L'administration américaine actuelle a proposé des modifications importantes de ces règles dans son budget de 1996. Elle proposait entre autres que les Américains qui renoncent à leur citoyenneté et certains ressortissants étrangers qui quittent les États-Unis après y avoir résidé pendant longtemps soient réputés avoir disposé de leurs biens à leur juste valeur marchande. Les biens immobiliers américains et certaines participations dans des instruments de retraite seraient dispensés de cette disposition réputée. Les gains nets excédant 600 000 $ (ou 1,2 million de dollars dans le cas d'un couple qui s'expatrie) seraient assujettis à l'impôt sur le revenu, dont le paiement pourrait être différé moyennant une sûreté convenable.
Le Congrès n'a pas souscrit à cette proposition. Plusieurs autres solutions ont été étudiées et finalement rejetées, et des modifications plus modestes ont été adoptées. Les nouvelles règles ne comportent pas la disposition réputée, mais élargissent en revanche l'application de l'impôt à l'expatriation, les migrants à revenu élevé et riches (incluant certains ressortissants étrangers) étant réputés avoir renoncé à la citoyenneté américaine pour des raisons fiscales. Cette règle s'applique aux migrants qui ont affiché un impôt fédéral sur le revenu exigible de plus de 100 000 $ pour chacune des cinq années précédentes et aux migrants ayant un actif net de 500 000 $ ou plus.
b) Royaume-Uni
Le Royaume-Uni n'impose pas les gains accumulés des particuliers qui émigrent et qui ne sont pas des fiducies. Les sociétés qui émigrent sont assujetties à une série de règles sur la disposition réputée, et les fiducies sont considérées (depuis 1991) comme ayant disposé de tous les biens qui quittent l'assiette fiscale du pays.
c) Australie
Le régime de l'impôt sur le revenu de l'Australie est à maints égards similaire à celui du Canada. Comme au Canada, les émigrants sont réputés avoir disposé de leurs biens en immobilisation et les avoir rachetés immédiatement avant leur départ de l'Australie. Sont exclus de la disposition réputée les «biens australiens imposables», une catégorie de biens presque identique à celle des «biens canadiens imposables». L'Australie prévoit aussi une évaluation à leur juste valeur marchande des biens en immobilisation non-australiens détenus par un immigrant.
d) Danemark
Depuis 1987, le Danemark impose un impôt de sortie sur les gains en capital accumulés afférents à des obligations, à certaines actions et à certains instruments financiers. Moyennant une sûreté, un émigrant peut différer le paiement de l'impôt exigible jusqu'à l'aliénation du bien (ou son décès).
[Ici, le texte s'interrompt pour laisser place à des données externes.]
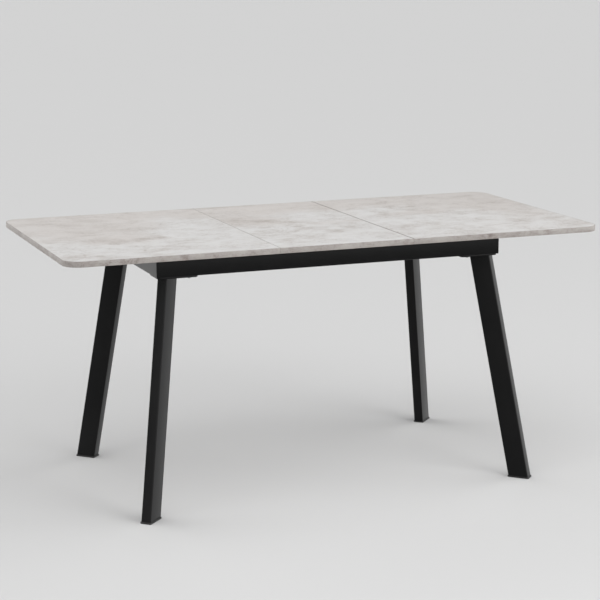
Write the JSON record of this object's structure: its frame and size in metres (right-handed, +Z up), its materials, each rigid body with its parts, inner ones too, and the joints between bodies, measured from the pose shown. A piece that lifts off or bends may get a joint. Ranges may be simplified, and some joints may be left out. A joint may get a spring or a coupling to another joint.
{
  "type": "extendable dining table",
  "caption": "Rectangular extendable dining table with a stone-look top in sections, a lift-out leaf, a black steel frame and splayed rectangular tube legs.",
  "frame": {"origin": "on the floor, midway between the four feet, under the middle of the leaf", "axes": "+X along the table's length, +Y across it to the rear, +Z up"},
  "size_m": [1.6, 0.8, 0.75],
  "materials": {
    "laminate": "matt stone-look laminate, whitish grey with soft taupe clouds and fine veins",
    "edge_band": "satin taupe-grey edge band",
    "powder_coat": "satin black powder coat",
    "black_plastic": "moulded black plastic",
    "zinc_steel": "zinc-plated steel",
    "anodised": "anodised aluminium",
    "beech": "plain beech"
  },
  "bodies": {
    "frame": {"front_rail": "powder_coat", "rear_rail": "powder_coat", "left_end_rail": "powder_coat", "right_end_rail": "powder_coat", "left_cross_member": "powder_coat", "centre_cross_member": "powder_coat", "right_cross_member": "powder_coat", "front_leaf_bearer": "beech", "rear_leaf_bearer": "beech", "front_left_leg_plate": "powder_coat", "front_left_leg": "powder_coat", "front_left_foot_cap": "black_plastic", "front_left_long_rail_bolt": "zinc_steel", "front_left_end_rail_bolt": "zinc_steel", "front_right_leg_plate": "powder_coat", "front_right_leg": "powder_coat", "front_right_foot_cap": "black_plastic", "front_right_long_rail_bolt": "zinc_steel", "front_right_end_rail_bolt": "zinc_steel", "rear_left_leg_plate": "powder_coat", "rear_left_leg": "powder_coat", "rear_left_foot_cap": "black_plastic", "rear_left_long_rail_bolt": "zinc_steel", "rear_left_end_rail_bolt": "zinc_steel", "rear_right_leg_plate": "powder_coat", "rear_right_leg": "powder_coat", "rear_right_foot_cap": "black_plastic", "rear_right_long_rail_bolt": "zinc_steel", "rear_right_end_rail_bolt": "zinc_steel", "front_fixed_slide": "anodised", "rear_fixed_slide": "anodised", "pivot_plate": "zinc_steel", "rocker_pivot_pin": "zinc_steel"},
    "rocker": {"rocker": "zinc_steel", "left_rocker_pin": "zinc_steel", "right_rocker_pin": "zinc_steel"},
    "left_rod": {"left_rod": "zinc_steel"},
    "right_rod": {"right_rod": "zinc_steel"},
    "left_half": {"left_half_batten": "beech", "left_front_slide": "anodised", "left_rear_slide": "anodised", "left_half_board": "laminate", "left_half_edge_band": "edge_band", "left_half_bracket": "zinc_steel", "left_bracket_pin": "zinc_steel"},
    "right_half": {"right_half_batten": "beech", "right_front_slide": "anodised", "right_rear_slide": "anodised", "right_half_board": "laminate", "right_half_edge_band": "edge_band", "right_half_bracket": "zinc_steel", "right_bracket_pin": "zinc_steel"},
    "leaf": {"leaf_board": "laminate", "leaf_front_edge_band": "edge_band", "leaf_rear_edge_band": "edge_band"}
  },
  "joints": [
    {"name": "rocker_turn", "type": "hinge", "parent": "frame", "child": "rocker", "pos_m": [0, 0, 0.6955], "axis": [0, 0, 1], "range_deg": [0, 89.46]},
    {"name": "left_rod_turn", "type": "hinge", "parent": "rocker", "child": "left_rod", "pos_m": [-0.10966, 0.00863, 0.698], "axis": [0, 0, 1], "range_deg": [-178.94, 0]},
    {"name": "left_half_hold", "type": "hinge", "parent": "left_rod", "child": "left_half", "pos_m": [-0.21932, 0, 0.7], "axis": [0, 0, 1], "range_deg": [0, 89.47]},
    {"name": "right_rod_turn", "type": "hinge", "parent": "rocker", "child": "right_rod", "pos_m": [0.10966, -0.00863, 0.698], "axis": [0, 0, 1], "range_deg": [-178.94, 0]},
    {"name": "right_half_hold", "type": "hinge", "parent": "right_rod", "child": "right_half", "pos_m": [0.21932, 0, 0.7], "axis": [0, 0, 1], "range_deg": [0, 89.47]},
    {"name": "leaf_lift", "type": "slide", "parent": "frame", "child": "leaf", "axis": [0, 0, 1], "range_m": [0, 0.2343]}
  ],
  "couplings": [
    {"joint": "left_rod_turn", "follows": "rocker_turn", "ratio": -2},
    {"joint": "left_half_hold", "follows": "rocker_turn", "ratio": 1},
    {"joint": "right_rod_turn", "follows": "rocker_turn", "ratio": -2},
    {"joint": "right_half_hold", "follows": "rocker_turn", "ratio": 1},
    {"joint": "leaf_lift", "follows": "rocker_turn", "m_per_rad": 0.15}
  ]
}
Si le gain en capital effectivement réalisé est inférieur au montant sur lequel l'impôt a été payé, l'impôt de sortie peut être révisé. Depuis 1994, le Danemark prévoit aussi une r#valuation de la valeur des biens d'un immigrant pour les fins de l'impôt.
e) Autres pays
À la connaissance du Comité, aucun autre pays ne perçoit de l'impôt sur les gains accumulés des émigrants. Quelques pays appliquent d'autres règles aux anciens résidents et aux immigrants. Certains appliquent des dispositions pour imposer les revenus mondiaux d'anciens résidents dans des conditions précises : l'Érythrée, la Finlande, la France (pour les résidents de Monaco seulement), l'Allemagne, les Pays-Bas, la Norvège, les Philippines et la Suède. Dans plusieurs cas, il s'agit simplement d'une résidence réputée. Israël permet aux immigrants d'aliéner en franchise d'impôt les biens qu'ils possédaient avant de s'établir dans le pays à la condition que l'aliénation ait lieu dans les sept ans suivant leur arrivée.
f) Résumé
Malgré un certain resserrement récent des dispositions fiscales de certains pays comme le Danemark et les États-Unis, le régime fiscal du Canada demeure l'un des plus restrictifs du monde en ce qui concerne le traitement des particuliers émigrants. Dans une certaine mesure, si les autres pays n'ont pas de règles de réalisation réputée comme le Canada, c'est souvent parce qu'ils ont en revanche un impôt sur la fortune plus lourd. Si les particuliers doivent acquitter régulièrement un impôt sur la fortune relativement important, il est moins nécessaire d'imposer leurs gains accumulés lorsqu'ils quittent le pays. Il se peut aussi que peu d'autres pays connaissent une aussi grande mobilité des particuliers. La proximité physique et culturelle du Canada et des États-Unis et, dans une moindre mesure, de la région de Antilles, fait en sorte qu'il est peut-être particulièrement facile pour les Canadiens de quitter leur régime fiscal. Quoi qu'il en soit, le Comité conclut que le Canada applique déjà un régime d'imposition des émigrants bien plus strict et complet que ceux de la plupart des autres pays.